Het Gerecht stelt vast dat de dagvaarding geldig is, dat het bevoegd is tot kennisneming van de zaak, dat het openbaar ministerie ontvankelijk is in zijn vervolging en dat er geen redenen zijn voor schorsing van de vervolging.
Integrale vrijspraak
Feit 1 primair
Aan verdachte is onder feit 1 primair het medeplegen van twee varianten van de zogenaamde passieve omkoping ten laste gelegd. Voor beide varianten geldt dat verdachte wordt verweten dat zij, samen met een ander, de heer [persoon] om een gift van 7.500 USD heeft gevraagd.
In de eerste variant diende die gift om verdachte, als politieambtenaar, te bewegen om in strijd met zijn plicht iets te doen of na te laten. Deze variant ziet dus op toekomstig handelen.
In de tweede variant werd de gift gevraagd als gevolg van of naar aanleiding van iets dat door verdachte in zijn huidige of vroegere bediening van politieambtenaar, in strijd met zijn plicht, is gedaan of nagelaten. Deze variant ziet op het verleden of op het heden.
Het Gerecht is van oordeel dat voor dit strafbare handelen nodig is dat degene, aan wie om een gift wordt gevraagd, weet dat de persoon die om de gift vraagt, een (politie)ambtenaar is en dat tegenover de gift een handelen of nalaten van de (politie)ambtenaar staat die in strijd is met de plicht van die (politie)ambtenaar.

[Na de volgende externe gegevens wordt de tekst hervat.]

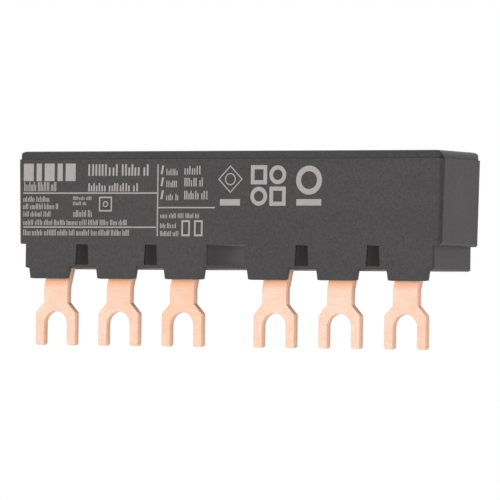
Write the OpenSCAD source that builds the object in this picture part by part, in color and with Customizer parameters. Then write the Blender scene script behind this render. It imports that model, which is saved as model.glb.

Uit het dossier, noch uit het onderzoek ter terechtzitting is in de onderhavige casus gebleken dat de heer [persoon] ervan op de hoogte was dat hij van doen had met een politieambtenaar. Verdachte en zijn medeverdachte hebben zich aan [persoon] niet kenbaar gemaakt als (politie)ambtenaar, en hebben aan [persoon] ook niet aangeboden om als tegenprestatie iets te doen of na te laten wat in strijd was met hun bediening. Verdachte dient daarom te worden vrijgesproken van het onder 1 primair tenlastegelegde.
Feit 1 subsidiair
Onder feit 1 subsidiair is ten laste gelegd het medeplegen van misbruik van functie. Verdachte zou als politieambtenaar opzettelijk iets hebben gedaan om enig voordeel voor zichzelf of een ander te verkrijgen.
Het misbruik van functie betreft volgens de tenlastelegging het gebruik maken van een observatiefoto die medeverdachte [medeverdachte] in zijn bezit had. Verdachte heeft deze foto gebruikt om aan [persoon] te tonen. Het tonen van die foto was nodig om [persoon] te overtuigen een bedrag van 7500 USD te betalen aan verdachte.
Verdachte heeft verklaard dat zij niet wist dat het om een observatiefoto ging. Dit wordt bevestigd door medeverdachte [medeverdachte], die ook verklaard heeft dat verdachte hiervan niet op de hoogte was.
Nu verdachte geen wetenschap had dat het om een observatiefoto ging, kan niet bewezen worden dat verdachte samen met een ander opzettelijk de functie van politieambtenaar heeft misbruikt. Daarom wordt verdachte ook van dit feit vrijgesproken.
Feit 2
Onder feit 2 is aan verdachte ten laste gelegd dat zij samen met een ander, opzettelijk een geheim, te weten informatie uit politieonderzoeken waarvan zij wist of had moeten vermoeden dat zij, als politieagent, verplicht is het te bewaren, heeft geschonden. Verdachte zou dat hebben gedaan door, kort gezegd, in politiesystemen gegevens van [persoon] te raadplegen of te bevragen, of door gegevens uit die systemen te exporteren, en die informatie vervolgens te verstrekken aan anderen die geen kennis van die gegevens mochten hebben.
Uit het dossier noch het onderzoek ter terechtzitting is gebleken dat verdachte of haar medeverdachte politiesystemen heeft geraadpleegd of bevraagd, en ook niet dat zij of haar medeverdachte gegevens uit die systemen heeft geëxporteerd. Daarom dient verdachte ook van dit feit te worden vrijgesproken.